__Work to complete__
Reproduce the material that follows, please, but only from its first line to the line containing "return Rot(0, 0, EYE_TURN) * solid", inclusive.
********************
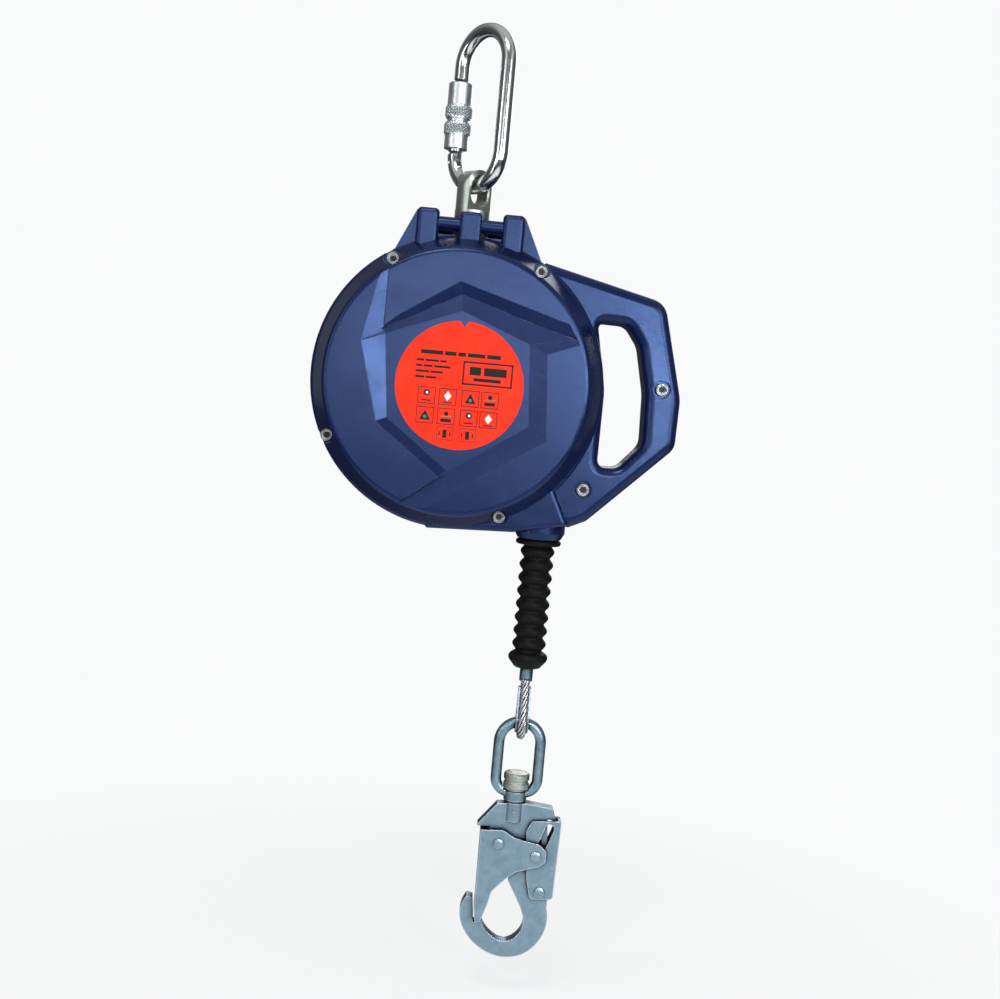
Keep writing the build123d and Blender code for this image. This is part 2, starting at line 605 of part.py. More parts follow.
nodes["brake_plate"] = brake_plate()
nodes["brake_linings"] = Compound([ring_y(LINING_R1, LINING_R0, -27.5, -26.0),
                                   ring_y(LINING_R1, LINING_R0, -21.0, -19.5)])
nodes["ratchet_ring"] = ratchet_ring()
nodes["pressure_ring"] = drilled(ring_y(BRAKE_BOLT_R + 4.5, LINING_R0, -19.5, -18.0))
nodes["brake_bolts"] = Compound([
    bar_y(*polar(BRAKE_BOLT_R, a), 2.0, -PLATE_Y, -17.6) + bar_y(*polar(BRAKE_BOLT_R, a), 3.0, -32.0, -PLATE_Y)
    for a in BRAKE_BOLT_ANGLES])
nodes["brake_spacers"] = Compound([
    slab(Pos(*polar(BRAKE_BOLT_R, a)) * (Circle(3.3) - Circle(2.05)), -27.5, -19.5) for a in BRAKE_BOLT_ANGLES])
nodes["pawl_right"] = pawl(1)
nodes["pawl_left"] = pawl(-1)
nodes["pawl_pins"] = Compound([pawl_pin(1), pawl_pin(-1)])
nodes["pawl_springs"] = Compound([pawl_spring(1), pawl_spring(-1)])


# ---- carabiner ----------------------------------------------------------------------------------------------
def in_plane(solid):
    """A carabiner piece drawn with its plane on X-Z, turned to stand in the eye."""
    return Rot(0, 0, EYE_TURN) * solid


def carabiner_body():
    """The oval rod, forked at the gate hinge and with a flat latch tongue at the nose."""
    top, low = OVAL_HIGH_Z, OVAL_LOW_Z
    nose = Line((-OVAL_R, 0, NOSE_Z), (-OVAL_R, 0, top))
    over = ThreePointArc((-OVAL_R, 0, top), (0, 0, top + OVAL_R), (OVAL_R, 0, top))
    spine = Line((OVAL_R, 0, top), (OVAL_R, 0, low))
    under = ThreePointArc((OVAL_R, 0, low), (0, 0, low - OVAL_R), (-OVAL_R, 0, low))
    path = Wire([nose, over, spine, under])
    rod = sweep(Plane(origin=(-OVAL_R, 0, NOSE_Z), z_dir=(0, 0, 1)) * Circle(ROD_R), path=path)
    rod = rod - block(-35, -15.5, -2.2, 2.2, GATE_PIVOT_Z - 5.6, low + 1)
    rod = rod - bar_y(GATE_PIVOT_U, GATE_PIVOT_Z, 1.5, -9, 9)
    tongue = block(-OVAL_R - 4.2, -OVAL_R + 4.2, -2, 2, NOSE_Z - 8, NOSE_Z + 3)
    return rod + tongue


def carabiner_gate():
    """The straight gate with its hinge tongue, spring bore and latch slot."""
    u = -OVAL_R
    rod = bar_z(u, 0, ROD_R, GATE_PIVOT_Z + 7.6, NOSE_Z - 2)
    tongue = slab(Pos(u + 0.2, GATE_PIVOT_Z + 6) * Rectangle(8, 12) +
                  Pos(GATE_PIVOT_U, GATE_PIVOT_Z) * Circle(4.2), -2, 2)
    gate = rod + tongue
    gate = gate - block(u - 9, u + 9, -2.3, 2.3, NOSE_Z - 11, NOSE_Z + 2)
    gate = gate - bar_z(u, 0, 2.5, GATE_PIVOT_Z + 12, GATE_PIVOT_Z + 36)
    return gate - bar_y(GATE_PIVOT_U, GATE_PIVOT_Z, 1.5 + RUN, -9, 9)


def lock_sleeve():
    """The twist-lock sleeve with its latch slot, two raised grip bands and a groove between them."""
    z0, z1 = SLEEVE_Z0, SLEEVE_Z1
    body = turned_z([(ROD_R + 0.08, z0), (SLEEVE_R - 0.8, z0), (SLEEVE_R - 0.3, z0 + 0.6),
                     (SLEEVE_R - 0.3, z0 + 9), (SLEEVE_R, z0 + 9.5), (SLEEVE_R, z0 + 18), (SLEEVE_R - 1.1, z0 + 18.8),
                     (SLEEVE_R - 1.1, z0 + 20.2), (SLEEVE_R, z0 + 21), (SLEEVE_R, z0 + 29.5),
                     (SLEEVE_R - 0.3, z0 + 30), (SLEEVE_R - 0.3, z1 - 0.6), (SLEEVE_R - 0.8, z1),
                     (ROD_R + 0.08, z1)], -OVAL_R)
    return body - block(-OVAL_R - 12, -OVAL_R, -2.4, 2.4, NOSE_Z - 11, z1 + 1)


def gate_spring():
    """The coil in the gate's bore."""
    return coil(1.9, 0.4, 2.2, 9, Pos(-OVAL_R, 0, GATE_PIVOT_Z + 14.5))


nodes["carabiner_body"] = in_plane(carabiner_body())
nodes["carabiner_gate"] = in_plane(carabiner_gate())
nodes["carabiner_gate_pin"] = in_plane(bar_y(GATE_PIVOT_U, GATE_PIVOT_Z, 1.5, -4.4, 4.4))
nodes["carabiner_gate_spring"] = in_plane(gate_spring())
nodes["lock_sleeve"] = in_plane(lock_sleeve())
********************
__Correct result__
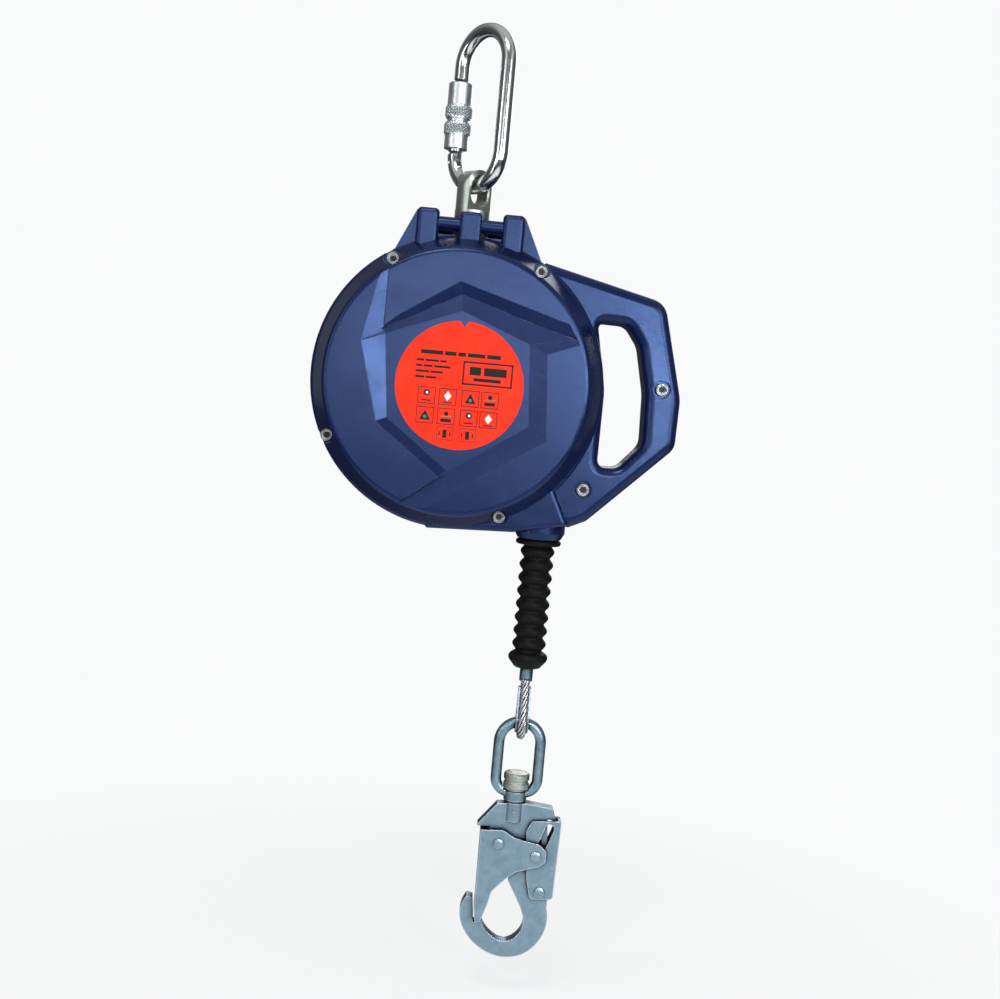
Keep writing the build123d and Blender code for this image. This is part 2, starting at line 605 of part.py. More parts follow.
nodes["brake_plate"] = brake_plate()
nodes["brake_linings"] = Compound([ring_y(LINING_R1, LINING_R0, -27.5, -26.0),
                                   ring_y(LINING_R1, LINING_R0, -21.0, -19.5)])
nodes["ratchet_ring"] = ratchet_ring()
nodes["pressure_ring"] = drilled(ring_y(BRAKE_BOLT_R + 4.5, LINING_R0, -19.5, -18.0))
nodes["brake_bolts"] = Compound([
    bar_y(*polar(BRAKE_BOLT_R, a), 2.0, -PLATE_Y, -17.6) + bar_y(*polar(BRAKE_BOLT_R, a), 3.0, -32.0, -PLATE_Y)
    for a in BRAKE_BOLT_ANGLES])
nodes["brake_spacers"] = Compound([
    slab(Pos(*polar(BRAKE_BOLT_R, a)) * (Circle(3.3) - Circle(2.05)), -27.5, -19.5) for a in BRAKE_BOLT_ANGLES])
nodes["pawl_right"] = pawl(1)
nodes["pawl_left"] = pawl(-1)
nodes["pawl_pins"] = Compound([pawl_pin(1), pawl_pin(-1)])
nodes["pawl_springs"] = Compound([pawl_spring(1), pawl_spring(-1)])


# ---- carabiner ----------------------------------------------------------------------------------------------
def in_plane(solid):
    """A carabiner piece drawn with its plane on X-Z, turned to stand in the eye."""
    return Rot(0, 0, EYE_TURN) * solid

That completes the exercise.